■ **Aim of the exercise**: Write out exactly the lines of the entries below from the one holding "Turn this picture" to the one holding "front, at -Y.", inclusive, and leave out all other lines.

[Collection entries]
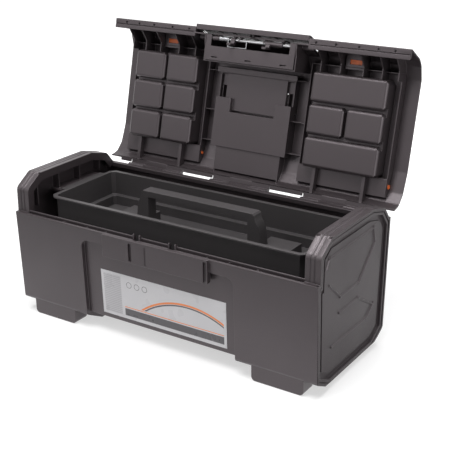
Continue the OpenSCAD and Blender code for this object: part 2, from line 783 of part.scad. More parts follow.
// the notch in the front slope that the cover latch swings in, with its window
module tab_notch_solid() {
    x0 = notch_x0 - rib_t;
    x1 = notch_x1 + rib_t;
    difference() {
        block([x0, front_y - 8, tab_foot - 3], [x1, bay_y0 - rib_t, seat_z]);
        along_x(x0 - 1, x1 + 1) polygon([[front_y - 30, tab_foot - 9], [front_y - 30, seat_z + 30],
            at(45 - lid_out, lid_rise + 30), at(45 - lid_out, lid_rise - 1),
            at(22 - lid_out, lid_rise - 11), at(12 - lid_out, lid_rise - 22), at(-lid_out, flange_z)]);
    }
}
module tab_notch_cut() {
    block([notch_x0, front_y - 30, tab_foot - 1], [notch_x1, bay_y0, seat_z + 20]);
    block([tab_x - tab_w / 2 + 0.8, tab_y - tab_reach + 1.5, tab_foot - 9],
        [tab_x + tab_w / 2 - 0.8, tab_y - tab_r, tab_foot]);
}
// cells of a pocket: rows from front to back, each a count of cells
module pocket_cells(rows) {
    w = pocket_wall;
    pitch_y = (pocket_y1 - pocket_y0 + cell_gap) / len(rows);
    for (r = [0:len(rows) - 1]) {
        pitch_x = (pocket_x1 - pocket_x0 + cell_gap) / rows[r];
        for (c = [0:rows[r] - 1]) {
            x = pocket_x0 + c * pitch_x;
            y = pocket_y0 + r * pitch_y;
            a = [x + (c > 0 ? w : 0), y + (r > 0 ? w : 0)];
            b = [x + pitch_x - cell_gap - (c < rows[r] - 1 ? w : 0),
                y + pitch_y - cell_gap - (r < len(rows) - 1 ? w : 0)];
            plate(a, b, pocket_z0 + w * 2, seat_z + 1, 5);
            plate(a + [w, w], b - [w, w], pocket_z0 + w, seat_z, 4);
        }
    }
}
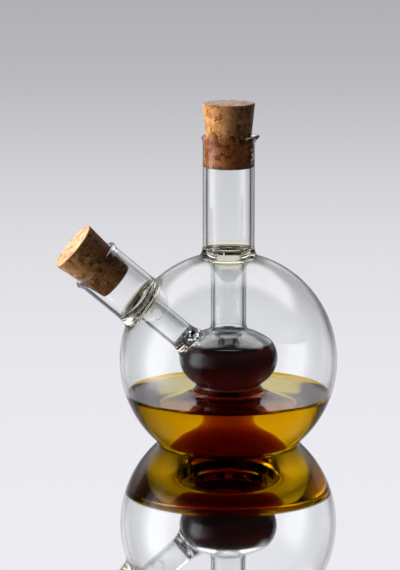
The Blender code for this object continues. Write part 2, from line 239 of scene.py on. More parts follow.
def open_cells(opening, rows, sides, first):
    """Triangles round an opening in a grid, and the block of cells that they replace."""
    loop = opening.places
    left, low = np.floor(loop.min(0)).astype(int) - 2
    right, high = np.ceil(loop.max(0)).astype(int) + 2
    low, high = max(low, 0), min(high, rows - 1)
    column, row = (k.ravel() for k in np.meshgrid(np.arange(left, right + 1), np.arange(low, high + 1)))
    spots = np.stack([column, row], axis=1).astype(float)
    ends = np.roll(loop, -1, 0)

    def inside(places):
        x, y = places[:, None, 0], places[:, None, 1]
        run, rise = (ends - loop).T
        crosses = (loop[:, 1] > y) != (ends[:, 1] > y)
        slope = run / np.where(rise == 0.0, 1.0, rise)
        return np.sum(crosses & (x < loop[:, 0] + (y - loop[:, 1]) * slope), axis=1) % 2 == 1

    nearest = np.linalg.norm(spots[:, None] - loop, axis=2).min(1)
    border = (column == left) | (column == right) | (row == low) | (row == high)
    kept = border | (~inside(spots) & (nearest > OPENING_MARGIN))
    places = np.concatenate([spots[kept], loop])
    known = np.concatenate([(row * sides + column % sides)[kept], first + np.arange(len(loop))])
    start = len(places) - len(loop)
    edges = [(start + k, start + (k + 1) % len(loop)) for k in range(len(loop))]
    made = delaunay_2d_cdt([Vector(p) for p in places], edges, [], 0, SAME_PLACE)
    corners, source = np.array([tuple(v) for v in made[0]]), [ids[0] for ids in made[3]]
    triangles = np.array(made[2])
    triangles = triangles[~inside(corners[triangles].mean(1))]
    faces = [tuple(int(known[source[k]]) for k in triangle) for triangle in triangles]
    return faces, (slice(low, high), slice(left, right))


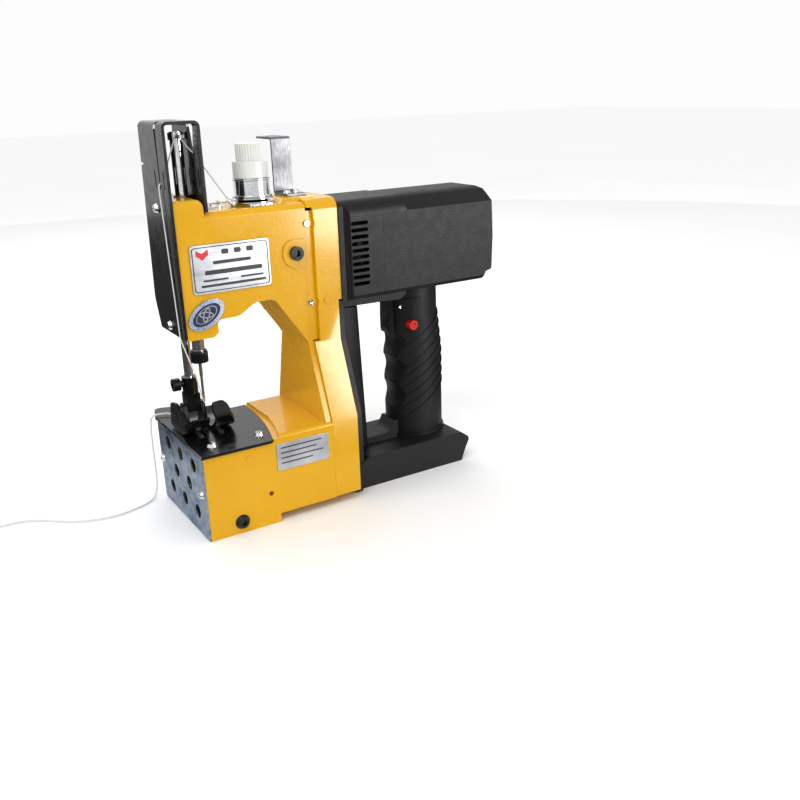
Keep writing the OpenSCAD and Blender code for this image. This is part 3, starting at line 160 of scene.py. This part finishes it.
class Finish:
    """A material with a Principled shader and short ways to add texture nodes to it."""

    def __init__(self, name, **sockets):
        self.material = bpy.data.materials.new(name)
        self.material.use_nodes = True
        self.tree = self.material.node_tree
        self.shader = self.tree.nodes["Principled BSDF"]
        for key, value in sockets.items():
            self.shader.inputs[key.replace("_", " ")].default_value = value
        self.coords = self.tree.nodes.new("ShaderNodeTexCoord").outputs["Object"]

    def stretched(self, scale):
        mapping = self.tree.nodes.new("ShaderNodeMapping")
        mapping.inputs["Scale"].default_value = scale
        self.tree.links.new(self.coords, mapping.inputs["Vector"])
        return mapping.outputs["Vector"]

    def noise(self, scale, detail=3.0, rough=0.5, vector=None):
        node = self.tree.nodes.new("ShaderNodeTexNoise")
        node.inputs["Scale"].default_value = scale
        node.inputs["Detail"].default_value = detail
        node.inputs["Roughness"].default_value = rough
        self.tree.links.new(vector or self.coords, node.inputs["Vector"])
        return node.outputs["Fac"]

    def cells(self, scale, vector=None):
        node = self.tree.nodes.new("ShaderNodeTexVoronoi")
        node.inputs["Scale"].default_value = scale
        self.tree.links.new(vector or self.coords, node.inputs["Vector"])
        return node.outputs["Distance"]

    def ramp(self, value, stops):
        node = self.tree.nodes.new("ShaderNodeValToRGB")
        points = node.color_ramp.elements
        while len(points) < len(stops):
            points.new(0.5)
        for point, (place, colour) in zip(points, stops):
            point.position = place
            point.color = (*colour, 1.0) if len(colour) == 3 else colour
        self.tree.links.new(value, node.inputs["Fac"])
        return node.outputs["Color"]

    def spread(self, value, low, high, start=0.3, end=0.7):
        """Maps a texture's value onto a range of numbers."""
        node = self.tree.nodes.new("ShaderNodeMapRange")
        node.inputs["From Min"].default_value = start
        node.inputs["From Max"].default_value = end
        node.inputs["To Min"].default_value = low
        node.inputs["To Max"].default_value = high
        self.tree.links.new(value, node.inputs["Value"])
        return node.outputs["Result"]

    def bump(self, height, strength, distance, normal=None):
        node = self.tree.nodes.new("ShaderNodeBump")
        node.inputs["Strength"].default_value = strength
        node.inputs["Distance"].default_value = distance
        self.tree.links.new(height, node.inputs["Height"])
        if normal is not None:
            self.tree.links.new(normal, node.inputs["Normal"])
        return node.outputs["Normal"]

    def put(self, socket, value):
        self.tree.links.new(value, self.shader.inputs[socket])
        return self


def enamel():
    """Glossy yellow paint over a casting, with orange peel."""
    f = Finish("yellow_enamel", Roughness=0.28, Specular_IOR_Level=0.25, Coat_Weight=0.5,
               Coat_Roughness=0.12)
    deep = (0.69, 0.375, 0.0003)
    pale = (0.78, 0.435, 0.0006)
    f.put("Base Color", f.ramp(f.noise(14.0, 4.0), [(0.25, deep), (0.75, pale)]))
    f.put("Roughness", f.spread(f.noise(60.0, 5.0), 0.20, 0.34))
    peel = f.bump(f.noise(420.0, 2.0), 0.22, 0.0004)
    f.put("Normal", f.bump(f.noise(60.0, 2.0), 0.16, 0.0012, peel))
    return f.material


def moulded(name, dark, light, rough, grain=1500.0, strength=0.35):
    """Moulded plastic or rubber with a fine grain."""
    f = Finish(name, Roughness=rough, Specular_IOR_Level=0.26)
    f.put("Base Color", f.ramp(f.noise(25.0, 5.0), [(0.3, dark), (0.7, light)]))
    f.put("Roughness", f.spread(f.noise(140.0, 4.0), rough - 0.03, rough + 0.05))
    fine = f.bump(f.noise(grain, 2.0, 0.7), strength, 0.0003)
    f.put("Normal", f.bump(f.cells(grain * 0.6), strength * 0.6, 0.0002, fine))
    return f.material


def print_ink(name, dark, light):
    """A thin printed or enamelled colour on a plate."""
    f = Finish(name, Roughness=0.35)
    f.put("Base Color", f.ramp(f.noise(700.0, 4.0), [(0.35, dark), (0.65, light)]))
    f.put("Roughness", f.spread(f.noise(900.0, 3.0), 0.28, 0.5))
    f.put("Normal", f.bump(f.noise(2500.0, 2.0), 0.1, 0.0001))
    return f.material


def black_gloss():
    """Glossy black paint on sheet steel and small castings."""
    f = Finish("black_gloss", Roughness=0.24, Specular_IOR_Level=0.4, Coat_Weight=0.25,
               Coat_Roughness=0.06)
    dark = (0.003, 0.0035, 0.0045)
    light = (0.008, 0.009, 0.012)
    f.put("Base Color", f.ramp(f.noise(30.0, 4.0), [(0.3, dark), (0.75, light)]))
    f.put("Roughness", f.spread(f.noise(150.0, 5.0), 0.16, 0.32))
    f.put("Normal", f.bump(f.noise(500.0, 2.0), 0.06, 0.0003))
    return f.material


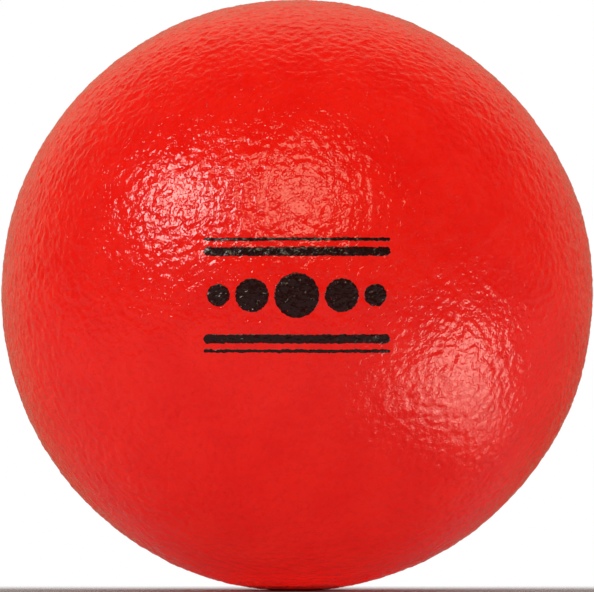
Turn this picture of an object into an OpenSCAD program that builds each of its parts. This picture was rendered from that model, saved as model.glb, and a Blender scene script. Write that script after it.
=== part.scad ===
// Soft dodgeball: a foam sphere under a sealing coat and a tough coloured skin,
// with a small printed mark. All sizes are in millimetres. The origin is the
// middle of the ball, +Z is up, and the mark is centred on the front, at -Y.

/* [Ball] */
// Diameter over the finished skin
ball_d = 160; // [70:1:210]

/* [Coats] */
// Thickness of the coloured skin
skin_t = 0.6; // [0.3:0.1:1.5]
// Thickness of the sealing coat between the foam and the skin
base_t = 0.4; // [0.2:0.1:1]

/* [Printed mark] */
// Thickness of the ink film
ink_t = 0.1; // [0.02:0.01:0.3]
// Number of dots in the row
dot_count = 5; // [3:2:5]
// Diameter of the middle dot
dot_d = 12; // [8:0.5:14]
// How much smaller each next dot is, towards the ends of the row
dot_step_d = 3; // [1:0.5:3]
// Clear width between one dot and the next
dot_gap = 1.5; // [1:0.5:3]
// Width of the bold line above the row and below it
bold_w = 2.4; // [1:0.1:3]
// Width of the fine line outside each bold line
fine_w = 0.9; // [0.6:0.1:1.5]
// Clear height between a bold line and its fine line
line_gap = 1.6; // [1:0.1:2.5]
// Clear height between the middle dot and a bold line
row_gap = 4.5; // [2:0.5:5.5]
// How far each line runs past the outer dots
line_over = 1; // [0:0.5:3]

/* [Smoothness] */
// Sides of the preview of the ball
ball_fn = 180; // [60:12:240]
// Sides of the preview of the dots and of the line ends
mark_fn = 48; // [24:12:96]

/* [Hidden] */

ball_r = ball_d / 2;
base_r = ball_r - skin_t;
core_r = base_r - base_t;
ink_r = ball_r + ink_t;
middle_dot = (dot_count - 1) / 2;
bold_z = dot_d / 2 + row_gap + bold_w / 2;
fine_z = bold_z + (bold_w + fine_w) / 2 + line_gap;

// Diameter of a dot that is the given number of steps away from the middle
function dot_size(steps) = dot_d - abs(steps) * dot_step_d;

// Place of a dot along the row, walked outwards from the middle dot
function dot_x(steps) =
    steps == 0 ? 0
    : steps < 0 ? -dot_x(-steps)
    : dot_x(steps - 1) + dot_gap + (dot_size(steps - 1) + dot_size(steps)) / 2;

line_l = 2 * dot_x(middle_dot) + dot_size(middle_dot) + 2 * line_over;

// Hollow sphere between two radii
module shell(outer_r, inner_r) {
    difference() {
        sphere(r = outer_r, $fn = ball_fn);
        sphere(r = inner_r, $fn = ball_fn);
    }
}

// Two like lines with round ends, the same height above and below the middle
module line_pair(z, width) {
    for (up = [-1, 1])
        translate([0, up * z]) {
            square([line_l - width, width], center = true);
            for (side = [-1, 1])
                translate([side * (line_l - width) / 2, 0])
                    circle(d = width, $fn = mark_fn);
        }
}

// Row of dots, largest in the middle
module dot_row() {
    for (steps = [-middle_dot : middle_dot])
        translate([dot_x(steps), 0])
            circle(d = dot_size(steps), $fn = mark_fn);
}

// One piece of soft open foam, ground to a sphere
module foam_core() {
    color("ivory") sphere(r = core_r, $fn = ball_fn);
}

// Flexible coat that closes the cells of the foam and bonds the skin to it
module base_coat() {
    color("bisque") shell(base_r, core_r);
}

// Tough coloured outer coat, which hands and floor touch
module skin() {
    color([0.91, 0.12, 0.09]) shell(ball_r, base_r);
}

// Ink film lying on the skin: a row of dots between two pairs of lines
module printed_mark() {
    color([0.05, 0.05, 0.05])
        intersection() {
            shell(ink_r, ball_r);
            rotate([90, 0, 0])
                linear_extrude(height = ball_d) {
                    dot_row();
                    line_pair(bold_z, bold_w);
                    line_pair(fine_z, fine_w);
                }
        }
}

foam_core();
base_coat();
skin();
printed_mark();
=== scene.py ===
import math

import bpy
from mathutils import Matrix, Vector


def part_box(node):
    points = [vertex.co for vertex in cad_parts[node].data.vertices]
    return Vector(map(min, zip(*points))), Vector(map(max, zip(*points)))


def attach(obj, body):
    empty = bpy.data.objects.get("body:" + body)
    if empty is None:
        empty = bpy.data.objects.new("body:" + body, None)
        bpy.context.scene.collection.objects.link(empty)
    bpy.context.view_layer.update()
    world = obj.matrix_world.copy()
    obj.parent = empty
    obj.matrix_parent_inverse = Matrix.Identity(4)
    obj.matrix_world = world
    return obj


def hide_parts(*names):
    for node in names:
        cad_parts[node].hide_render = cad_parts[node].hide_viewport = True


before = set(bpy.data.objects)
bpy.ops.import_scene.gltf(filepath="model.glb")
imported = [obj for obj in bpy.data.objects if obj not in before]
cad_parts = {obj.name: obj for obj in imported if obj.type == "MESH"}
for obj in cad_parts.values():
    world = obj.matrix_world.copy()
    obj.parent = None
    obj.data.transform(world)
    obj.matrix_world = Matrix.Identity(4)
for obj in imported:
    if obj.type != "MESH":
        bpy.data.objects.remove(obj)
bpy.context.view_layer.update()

# A soft dodgeball: a foam core, its sealing coat, a glossy leathery skin and a printed mark.
# One height rule gives the skin its lumps, swells, pebbles and wrinkles. The ink follows them
# all, and the inner pieces follow the lumps.

MM = 0.001


def radius_of(node):
    """Outer radius of a round CAD node, from its height."""
    low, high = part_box(node)
    return (high.z - low.z) / 2


# Sizes from the frame
BALL_R = radius_of("skin")
BASE_R = radius_of("base_coat")
CORE_R = radius_of("foam_core")
FLOOR_Z = -BALL_R

# Forms of the relief: their usual spacing, and the usual slope of their sides
RELIEF_FORMS = {
    "Lumps": (95 * MM, 0.014),
    "Swells": (8 * MM, 0.04),
    "Pebbles": (3.6 * MM, 0.14),
    "Wrinkles": (1.8 * MM, 0.13),
}

# Fine relief in the material: a grain, grooves in bent and broken lines, and pin pits
GRAIN_SPACING = 1.2 * MM
GRAIN_SLOPE = 0.09
GROOVE_SPACING = 1.6 * MM
GROOVE_DEPTH = 0.03 * MM
GROOVE_BEND = 1.2 * MM
GROOVE_BEND_SPACING = 2.5 * MM
GROOVE_PATCH_SPACING = 4.5 * MM
PIT_SPACING = 1.6 * MM
PIT_DEPTH = 0.04 * MM

# What Blender's noise gives: spacing of its forms for a scale of 1, its slope, and its usual swing
NOISE_SPACING = 2.24
NOISE_SLOPE = 0.5
NOISE_SWING = 0.125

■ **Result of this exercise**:
Turn this picture of an object into an OpenSCAD program that builds each of its parts. This picture was rendered from that model, saved as model.glb, and a Blender scene script. Write that script after it.
=== part.scad ===
// Soft dodgeball: a foam sphere under a sealing coat and a tough coloured skin,
// with a small printed mark. All sizes are in millimetres. The origin is the
// middle of the ball, +Z is up, and the mark is centred on the front, at -Y.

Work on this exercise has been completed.